--- Data segment ---
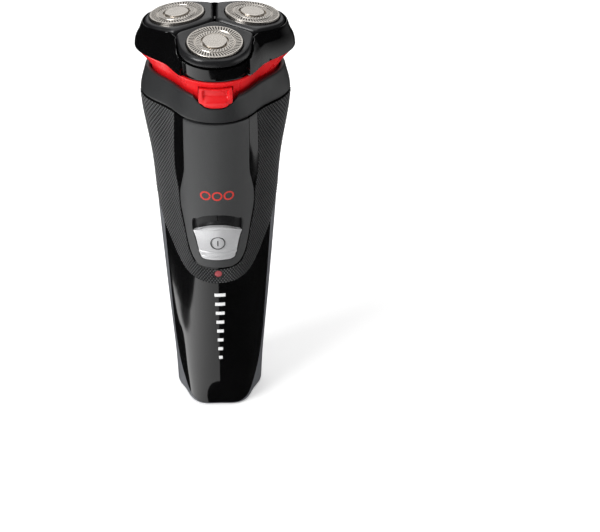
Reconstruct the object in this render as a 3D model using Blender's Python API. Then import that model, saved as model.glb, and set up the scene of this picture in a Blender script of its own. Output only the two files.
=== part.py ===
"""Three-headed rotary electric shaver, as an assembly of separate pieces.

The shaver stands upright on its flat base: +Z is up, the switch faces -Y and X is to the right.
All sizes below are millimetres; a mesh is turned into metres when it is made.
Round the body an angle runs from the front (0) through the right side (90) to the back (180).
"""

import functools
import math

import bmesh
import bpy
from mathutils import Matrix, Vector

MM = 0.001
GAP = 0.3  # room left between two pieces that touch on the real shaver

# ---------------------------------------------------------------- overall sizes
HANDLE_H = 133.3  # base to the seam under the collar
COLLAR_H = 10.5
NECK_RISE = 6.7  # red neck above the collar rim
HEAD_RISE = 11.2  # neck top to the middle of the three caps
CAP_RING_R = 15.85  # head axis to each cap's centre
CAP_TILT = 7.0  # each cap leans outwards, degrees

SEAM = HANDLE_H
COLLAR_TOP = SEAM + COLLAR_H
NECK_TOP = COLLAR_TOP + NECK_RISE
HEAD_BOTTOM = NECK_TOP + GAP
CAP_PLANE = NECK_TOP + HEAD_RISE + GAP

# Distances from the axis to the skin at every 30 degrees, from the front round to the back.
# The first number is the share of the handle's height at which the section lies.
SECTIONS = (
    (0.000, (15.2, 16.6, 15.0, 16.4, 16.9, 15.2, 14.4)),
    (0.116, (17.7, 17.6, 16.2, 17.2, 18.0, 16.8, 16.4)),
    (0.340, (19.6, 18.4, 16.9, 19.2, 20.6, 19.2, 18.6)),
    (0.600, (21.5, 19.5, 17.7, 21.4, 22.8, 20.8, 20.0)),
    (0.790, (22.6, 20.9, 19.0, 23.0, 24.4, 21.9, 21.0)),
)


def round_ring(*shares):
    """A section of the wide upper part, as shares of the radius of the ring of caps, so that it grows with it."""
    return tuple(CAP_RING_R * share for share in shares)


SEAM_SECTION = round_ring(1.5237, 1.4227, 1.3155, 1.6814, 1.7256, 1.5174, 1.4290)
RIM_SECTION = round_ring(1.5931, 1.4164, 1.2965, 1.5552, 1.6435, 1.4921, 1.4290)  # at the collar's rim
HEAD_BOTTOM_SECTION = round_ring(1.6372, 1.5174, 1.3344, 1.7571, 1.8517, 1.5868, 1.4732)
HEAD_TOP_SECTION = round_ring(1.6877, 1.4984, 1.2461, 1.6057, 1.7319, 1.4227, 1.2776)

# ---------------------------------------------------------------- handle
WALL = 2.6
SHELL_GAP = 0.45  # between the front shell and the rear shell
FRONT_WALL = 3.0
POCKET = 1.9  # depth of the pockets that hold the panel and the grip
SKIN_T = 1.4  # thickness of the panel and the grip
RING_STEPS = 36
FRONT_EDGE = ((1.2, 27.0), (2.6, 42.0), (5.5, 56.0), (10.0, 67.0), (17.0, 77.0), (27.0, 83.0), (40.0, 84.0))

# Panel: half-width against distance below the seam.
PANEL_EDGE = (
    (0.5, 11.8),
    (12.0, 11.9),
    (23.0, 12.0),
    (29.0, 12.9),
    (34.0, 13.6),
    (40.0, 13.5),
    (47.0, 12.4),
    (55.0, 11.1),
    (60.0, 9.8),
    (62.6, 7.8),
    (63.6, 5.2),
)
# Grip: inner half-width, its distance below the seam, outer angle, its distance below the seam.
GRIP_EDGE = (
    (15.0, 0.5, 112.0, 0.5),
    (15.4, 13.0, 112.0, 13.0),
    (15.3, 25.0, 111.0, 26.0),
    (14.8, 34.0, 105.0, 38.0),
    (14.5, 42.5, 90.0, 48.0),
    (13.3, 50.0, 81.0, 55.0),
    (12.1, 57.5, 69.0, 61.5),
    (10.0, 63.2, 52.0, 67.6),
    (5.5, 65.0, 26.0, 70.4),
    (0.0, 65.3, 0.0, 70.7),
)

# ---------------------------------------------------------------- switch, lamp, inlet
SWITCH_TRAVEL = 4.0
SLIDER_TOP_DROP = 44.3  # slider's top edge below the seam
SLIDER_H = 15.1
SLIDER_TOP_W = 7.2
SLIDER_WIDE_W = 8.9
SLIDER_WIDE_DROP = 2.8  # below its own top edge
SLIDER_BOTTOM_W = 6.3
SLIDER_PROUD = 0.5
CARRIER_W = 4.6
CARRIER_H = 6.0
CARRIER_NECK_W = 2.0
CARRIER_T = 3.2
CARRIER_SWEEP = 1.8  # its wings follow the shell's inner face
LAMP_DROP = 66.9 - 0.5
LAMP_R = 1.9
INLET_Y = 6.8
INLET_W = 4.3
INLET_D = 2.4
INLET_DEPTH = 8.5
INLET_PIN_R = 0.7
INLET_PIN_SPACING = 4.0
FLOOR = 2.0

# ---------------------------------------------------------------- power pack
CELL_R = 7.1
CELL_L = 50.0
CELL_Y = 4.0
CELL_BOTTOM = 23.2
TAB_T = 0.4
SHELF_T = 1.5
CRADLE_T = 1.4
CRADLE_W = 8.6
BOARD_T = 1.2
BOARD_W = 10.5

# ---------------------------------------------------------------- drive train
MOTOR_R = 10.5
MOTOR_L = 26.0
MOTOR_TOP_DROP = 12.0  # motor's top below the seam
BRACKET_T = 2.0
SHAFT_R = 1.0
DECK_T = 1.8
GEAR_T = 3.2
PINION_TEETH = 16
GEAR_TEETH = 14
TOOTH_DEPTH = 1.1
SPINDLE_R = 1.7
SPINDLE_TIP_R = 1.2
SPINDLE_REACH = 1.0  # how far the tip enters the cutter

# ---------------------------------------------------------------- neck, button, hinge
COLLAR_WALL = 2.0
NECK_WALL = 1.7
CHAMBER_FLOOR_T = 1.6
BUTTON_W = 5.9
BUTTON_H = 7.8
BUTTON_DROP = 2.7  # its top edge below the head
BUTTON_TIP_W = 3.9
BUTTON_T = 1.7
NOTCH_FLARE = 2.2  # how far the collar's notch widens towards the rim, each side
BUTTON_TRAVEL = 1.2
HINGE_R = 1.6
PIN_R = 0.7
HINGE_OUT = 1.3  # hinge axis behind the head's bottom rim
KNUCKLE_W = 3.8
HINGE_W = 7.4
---
### Instruction
Look at the material above and copy, word for word, its lines from the first through the one containing "the real shaver".

### Solution to the exercise
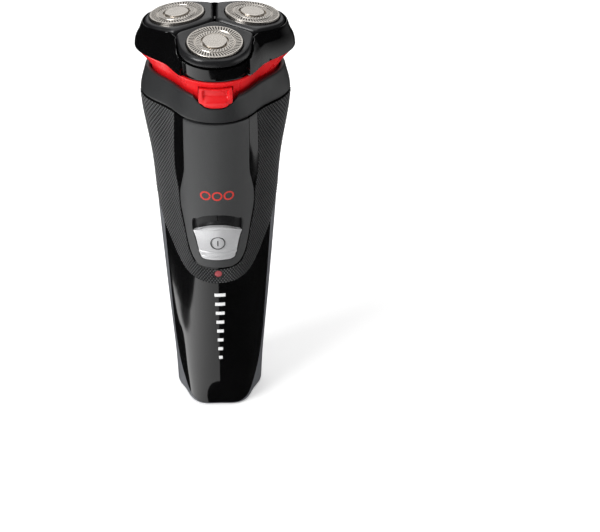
Reconstruct the object in this render as a 3D model using Blender's Python API. Then import that model, saved as model.glb, and set up the scene of this picture in a Blender script of its own. Output only the two files.
=== part.py ===
"""Three-headed rotary electric shaver, as an assembly of separate pieces.

The shaver stands upright on its flat base: +Z is up, the switch faces -Y and X is to the right.
All sizes below are millimetres; a mesh is turned into metres when it is made.
Round the body an angle runs from the front (0) through the right side (90) to the back (180).
"""

import functools
import math

import bmesh
import bpy
from mathutils import Matrix, Vector

MM = 0.001
GAP = 0.3  # room left between two pieces that touch on the real shaver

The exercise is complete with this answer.